§ **Source data**:
▼

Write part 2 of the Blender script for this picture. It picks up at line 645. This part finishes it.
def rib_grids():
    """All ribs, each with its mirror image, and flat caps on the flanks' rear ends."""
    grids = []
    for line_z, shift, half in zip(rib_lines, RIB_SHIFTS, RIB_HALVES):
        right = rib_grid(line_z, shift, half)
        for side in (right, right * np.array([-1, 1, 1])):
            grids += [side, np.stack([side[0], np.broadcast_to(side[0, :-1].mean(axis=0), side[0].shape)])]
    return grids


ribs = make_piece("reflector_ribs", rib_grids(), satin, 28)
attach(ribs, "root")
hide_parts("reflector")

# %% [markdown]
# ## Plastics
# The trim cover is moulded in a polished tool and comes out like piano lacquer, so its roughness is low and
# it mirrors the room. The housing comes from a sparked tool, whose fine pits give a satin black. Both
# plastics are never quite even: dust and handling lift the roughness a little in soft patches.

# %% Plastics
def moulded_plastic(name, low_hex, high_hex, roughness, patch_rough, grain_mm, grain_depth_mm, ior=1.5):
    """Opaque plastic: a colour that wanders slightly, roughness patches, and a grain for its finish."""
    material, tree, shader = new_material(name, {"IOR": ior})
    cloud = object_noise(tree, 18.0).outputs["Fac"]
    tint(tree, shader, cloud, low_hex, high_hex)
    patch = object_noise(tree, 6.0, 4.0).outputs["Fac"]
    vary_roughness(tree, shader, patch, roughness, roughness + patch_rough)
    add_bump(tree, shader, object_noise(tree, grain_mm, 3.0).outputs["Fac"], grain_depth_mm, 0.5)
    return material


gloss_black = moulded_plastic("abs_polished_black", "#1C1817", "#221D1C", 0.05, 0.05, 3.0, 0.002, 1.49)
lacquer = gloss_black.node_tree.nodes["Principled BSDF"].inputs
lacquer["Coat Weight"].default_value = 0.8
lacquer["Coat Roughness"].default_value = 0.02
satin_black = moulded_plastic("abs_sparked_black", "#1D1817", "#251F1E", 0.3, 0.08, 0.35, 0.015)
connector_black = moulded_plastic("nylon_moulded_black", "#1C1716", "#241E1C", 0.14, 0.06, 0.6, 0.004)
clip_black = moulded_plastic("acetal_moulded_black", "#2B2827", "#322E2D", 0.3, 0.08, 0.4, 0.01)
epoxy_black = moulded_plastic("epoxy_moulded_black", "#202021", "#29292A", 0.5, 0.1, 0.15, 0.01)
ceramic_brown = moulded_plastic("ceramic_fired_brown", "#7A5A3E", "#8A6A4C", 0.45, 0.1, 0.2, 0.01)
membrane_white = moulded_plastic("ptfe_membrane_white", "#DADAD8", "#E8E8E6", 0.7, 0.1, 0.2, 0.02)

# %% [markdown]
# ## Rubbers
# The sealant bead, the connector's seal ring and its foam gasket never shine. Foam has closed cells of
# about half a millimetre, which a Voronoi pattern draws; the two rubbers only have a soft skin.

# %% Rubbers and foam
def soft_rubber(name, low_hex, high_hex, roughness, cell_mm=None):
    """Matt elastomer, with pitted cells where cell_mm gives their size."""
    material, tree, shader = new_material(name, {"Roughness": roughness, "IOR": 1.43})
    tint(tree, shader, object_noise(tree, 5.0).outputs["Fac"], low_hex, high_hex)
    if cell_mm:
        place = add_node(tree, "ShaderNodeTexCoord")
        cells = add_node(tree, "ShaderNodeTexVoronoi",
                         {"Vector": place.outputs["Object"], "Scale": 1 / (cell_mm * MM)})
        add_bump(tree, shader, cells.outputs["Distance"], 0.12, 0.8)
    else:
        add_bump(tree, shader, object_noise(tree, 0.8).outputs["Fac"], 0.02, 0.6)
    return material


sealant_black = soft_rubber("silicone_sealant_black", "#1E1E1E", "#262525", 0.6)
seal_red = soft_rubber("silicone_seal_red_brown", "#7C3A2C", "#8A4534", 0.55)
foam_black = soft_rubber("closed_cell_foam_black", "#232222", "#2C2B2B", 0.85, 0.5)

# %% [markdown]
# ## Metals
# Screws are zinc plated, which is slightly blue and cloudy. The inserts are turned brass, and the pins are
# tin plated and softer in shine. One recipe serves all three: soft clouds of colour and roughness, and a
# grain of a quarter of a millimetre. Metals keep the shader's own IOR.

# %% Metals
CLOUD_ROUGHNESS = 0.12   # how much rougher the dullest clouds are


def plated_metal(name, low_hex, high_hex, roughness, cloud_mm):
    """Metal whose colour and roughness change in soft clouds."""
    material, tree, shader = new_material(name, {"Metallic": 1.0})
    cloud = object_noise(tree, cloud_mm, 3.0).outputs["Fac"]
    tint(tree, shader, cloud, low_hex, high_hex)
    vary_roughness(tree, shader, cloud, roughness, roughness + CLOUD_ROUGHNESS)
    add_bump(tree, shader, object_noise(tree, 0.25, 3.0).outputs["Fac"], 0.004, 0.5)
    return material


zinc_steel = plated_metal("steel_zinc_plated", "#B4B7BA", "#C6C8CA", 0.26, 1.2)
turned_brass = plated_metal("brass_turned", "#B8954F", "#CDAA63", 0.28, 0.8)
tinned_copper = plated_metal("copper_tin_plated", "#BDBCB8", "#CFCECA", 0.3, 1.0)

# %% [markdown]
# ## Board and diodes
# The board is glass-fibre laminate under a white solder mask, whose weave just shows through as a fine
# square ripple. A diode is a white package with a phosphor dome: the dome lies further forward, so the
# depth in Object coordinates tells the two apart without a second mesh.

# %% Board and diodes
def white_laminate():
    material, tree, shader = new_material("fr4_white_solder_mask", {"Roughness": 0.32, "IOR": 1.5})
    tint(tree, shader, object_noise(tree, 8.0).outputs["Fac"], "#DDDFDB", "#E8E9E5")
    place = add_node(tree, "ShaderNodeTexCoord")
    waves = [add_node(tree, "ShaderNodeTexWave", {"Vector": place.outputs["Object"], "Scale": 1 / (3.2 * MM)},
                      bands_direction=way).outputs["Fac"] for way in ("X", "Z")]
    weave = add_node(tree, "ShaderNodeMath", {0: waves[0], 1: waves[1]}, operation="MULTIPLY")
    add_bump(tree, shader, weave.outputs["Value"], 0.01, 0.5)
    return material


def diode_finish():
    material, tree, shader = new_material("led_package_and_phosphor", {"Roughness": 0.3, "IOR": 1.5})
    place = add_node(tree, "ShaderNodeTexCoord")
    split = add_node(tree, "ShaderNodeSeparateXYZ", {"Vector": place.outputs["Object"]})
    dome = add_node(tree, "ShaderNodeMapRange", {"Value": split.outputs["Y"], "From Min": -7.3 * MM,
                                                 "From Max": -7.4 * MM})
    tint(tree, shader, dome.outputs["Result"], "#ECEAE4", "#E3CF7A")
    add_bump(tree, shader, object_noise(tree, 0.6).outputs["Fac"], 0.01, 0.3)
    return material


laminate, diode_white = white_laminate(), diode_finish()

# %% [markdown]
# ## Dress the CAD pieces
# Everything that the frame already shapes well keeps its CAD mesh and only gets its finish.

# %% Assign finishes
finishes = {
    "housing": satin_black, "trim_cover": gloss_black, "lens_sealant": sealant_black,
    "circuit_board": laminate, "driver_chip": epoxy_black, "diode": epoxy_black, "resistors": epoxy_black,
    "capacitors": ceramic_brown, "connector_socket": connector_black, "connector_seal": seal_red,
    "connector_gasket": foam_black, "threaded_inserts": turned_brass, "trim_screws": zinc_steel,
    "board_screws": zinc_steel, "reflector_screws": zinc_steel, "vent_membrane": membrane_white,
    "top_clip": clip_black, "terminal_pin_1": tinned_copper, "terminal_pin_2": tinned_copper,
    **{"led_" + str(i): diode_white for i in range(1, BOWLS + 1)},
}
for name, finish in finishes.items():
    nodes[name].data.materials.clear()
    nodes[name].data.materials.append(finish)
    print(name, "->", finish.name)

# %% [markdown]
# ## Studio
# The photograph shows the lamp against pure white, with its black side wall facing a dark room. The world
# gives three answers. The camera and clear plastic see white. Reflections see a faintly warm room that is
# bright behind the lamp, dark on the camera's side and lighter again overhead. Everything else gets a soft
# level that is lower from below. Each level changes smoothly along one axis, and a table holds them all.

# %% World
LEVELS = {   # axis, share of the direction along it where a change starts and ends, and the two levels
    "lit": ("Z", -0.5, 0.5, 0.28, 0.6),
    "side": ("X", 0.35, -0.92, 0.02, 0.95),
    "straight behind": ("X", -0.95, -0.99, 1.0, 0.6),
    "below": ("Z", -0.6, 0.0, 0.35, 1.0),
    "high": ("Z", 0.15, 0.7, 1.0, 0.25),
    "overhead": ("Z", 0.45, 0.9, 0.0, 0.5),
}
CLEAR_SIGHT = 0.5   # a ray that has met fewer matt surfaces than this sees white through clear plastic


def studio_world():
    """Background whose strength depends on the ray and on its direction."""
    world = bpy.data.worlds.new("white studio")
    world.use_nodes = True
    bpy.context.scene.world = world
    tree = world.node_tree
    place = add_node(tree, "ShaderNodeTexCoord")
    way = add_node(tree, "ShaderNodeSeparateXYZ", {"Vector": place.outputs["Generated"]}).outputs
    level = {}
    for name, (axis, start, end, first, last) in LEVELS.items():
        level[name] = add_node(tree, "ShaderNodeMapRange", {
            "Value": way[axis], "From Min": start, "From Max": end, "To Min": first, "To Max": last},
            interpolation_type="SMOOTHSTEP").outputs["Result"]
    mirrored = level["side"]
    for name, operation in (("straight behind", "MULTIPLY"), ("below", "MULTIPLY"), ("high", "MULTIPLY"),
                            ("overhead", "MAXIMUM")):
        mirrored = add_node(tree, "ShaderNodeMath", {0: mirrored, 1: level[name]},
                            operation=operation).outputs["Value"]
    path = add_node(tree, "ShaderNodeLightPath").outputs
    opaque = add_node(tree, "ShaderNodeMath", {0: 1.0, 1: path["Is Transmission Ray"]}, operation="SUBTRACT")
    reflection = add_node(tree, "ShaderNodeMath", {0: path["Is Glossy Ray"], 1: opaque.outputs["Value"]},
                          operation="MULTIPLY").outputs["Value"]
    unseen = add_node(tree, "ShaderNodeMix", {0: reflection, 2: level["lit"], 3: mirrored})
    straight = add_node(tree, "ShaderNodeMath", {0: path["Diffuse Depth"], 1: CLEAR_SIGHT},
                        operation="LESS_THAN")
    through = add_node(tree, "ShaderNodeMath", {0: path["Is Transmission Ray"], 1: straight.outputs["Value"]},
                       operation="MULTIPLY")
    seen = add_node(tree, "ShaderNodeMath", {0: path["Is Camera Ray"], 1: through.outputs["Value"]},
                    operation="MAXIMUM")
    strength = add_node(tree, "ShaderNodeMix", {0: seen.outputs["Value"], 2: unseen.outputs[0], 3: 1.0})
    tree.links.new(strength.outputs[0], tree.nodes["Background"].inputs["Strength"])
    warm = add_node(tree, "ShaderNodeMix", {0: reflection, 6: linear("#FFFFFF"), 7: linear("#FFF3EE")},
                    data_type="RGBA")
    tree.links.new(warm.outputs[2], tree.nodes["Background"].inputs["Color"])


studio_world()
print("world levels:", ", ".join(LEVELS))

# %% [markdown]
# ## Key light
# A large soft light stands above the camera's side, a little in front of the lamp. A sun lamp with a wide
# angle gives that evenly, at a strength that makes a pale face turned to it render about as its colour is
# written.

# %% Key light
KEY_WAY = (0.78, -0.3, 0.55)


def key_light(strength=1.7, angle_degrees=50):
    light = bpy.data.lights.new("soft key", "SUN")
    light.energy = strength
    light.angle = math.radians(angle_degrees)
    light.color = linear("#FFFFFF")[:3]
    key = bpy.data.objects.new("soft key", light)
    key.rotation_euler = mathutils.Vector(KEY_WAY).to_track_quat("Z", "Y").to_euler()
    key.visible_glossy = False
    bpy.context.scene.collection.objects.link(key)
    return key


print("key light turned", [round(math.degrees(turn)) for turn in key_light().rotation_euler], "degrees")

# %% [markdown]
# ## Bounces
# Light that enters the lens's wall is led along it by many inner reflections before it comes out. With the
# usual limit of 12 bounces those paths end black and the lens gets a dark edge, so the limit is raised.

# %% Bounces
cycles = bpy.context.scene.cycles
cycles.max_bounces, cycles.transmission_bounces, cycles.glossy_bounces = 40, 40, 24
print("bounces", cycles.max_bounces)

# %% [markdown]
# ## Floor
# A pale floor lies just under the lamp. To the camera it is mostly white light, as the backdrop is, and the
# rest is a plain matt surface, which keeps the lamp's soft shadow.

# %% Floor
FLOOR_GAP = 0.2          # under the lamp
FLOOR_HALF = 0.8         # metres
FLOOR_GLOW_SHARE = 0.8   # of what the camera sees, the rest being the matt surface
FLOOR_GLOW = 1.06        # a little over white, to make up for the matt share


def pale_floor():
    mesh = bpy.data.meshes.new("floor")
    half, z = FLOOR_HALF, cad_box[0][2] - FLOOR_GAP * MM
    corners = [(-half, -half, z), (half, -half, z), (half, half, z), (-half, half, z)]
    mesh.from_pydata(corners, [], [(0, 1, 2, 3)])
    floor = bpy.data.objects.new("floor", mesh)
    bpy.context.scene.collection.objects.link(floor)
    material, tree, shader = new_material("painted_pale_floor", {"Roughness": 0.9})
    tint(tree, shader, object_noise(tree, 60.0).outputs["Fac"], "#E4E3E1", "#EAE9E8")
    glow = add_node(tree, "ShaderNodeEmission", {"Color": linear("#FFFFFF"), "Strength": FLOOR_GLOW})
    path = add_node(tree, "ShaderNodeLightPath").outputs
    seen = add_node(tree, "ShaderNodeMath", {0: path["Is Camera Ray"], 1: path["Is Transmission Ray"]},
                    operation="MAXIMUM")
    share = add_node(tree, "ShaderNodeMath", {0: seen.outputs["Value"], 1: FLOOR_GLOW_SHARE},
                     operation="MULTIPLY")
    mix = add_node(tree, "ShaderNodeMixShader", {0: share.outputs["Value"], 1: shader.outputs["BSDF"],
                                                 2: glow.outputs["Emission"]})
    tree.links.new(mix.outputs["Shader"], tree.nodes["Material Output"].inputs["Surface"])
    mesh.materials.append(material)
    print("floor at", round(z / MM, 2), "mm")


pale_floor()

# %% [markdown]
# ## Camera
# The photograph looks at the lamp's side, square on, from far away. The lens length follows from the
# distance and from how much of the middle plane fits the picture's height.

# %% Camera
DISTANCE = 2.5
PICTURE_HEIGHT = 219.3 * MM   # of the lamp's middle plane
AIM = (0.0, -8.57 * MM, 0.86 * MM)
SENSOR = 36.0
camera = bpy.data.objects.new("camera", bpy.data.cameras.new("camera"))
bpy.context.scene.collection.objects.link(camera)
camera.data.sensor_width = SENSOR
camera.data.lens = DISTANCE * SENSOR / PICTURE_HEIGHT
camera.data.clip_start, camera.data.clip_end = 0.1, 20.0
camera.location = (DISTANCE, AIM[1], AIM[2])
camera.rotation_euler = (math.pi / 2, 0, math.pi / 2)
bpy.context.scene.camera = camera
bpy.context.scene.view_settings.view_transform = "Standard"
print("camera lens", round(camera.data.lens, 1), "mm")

▲

§ **Stated exercise**: Extract, from the material above, each line holding the word "this".

§ **Output of the exercise**:
Write part 2 of the Blender script for this picture. It picks up at line 645. This part finishes it.
CLEAR_SIGHT = 0.5   # a ray that has met fewer matt surfaces than this sees white through clear plastic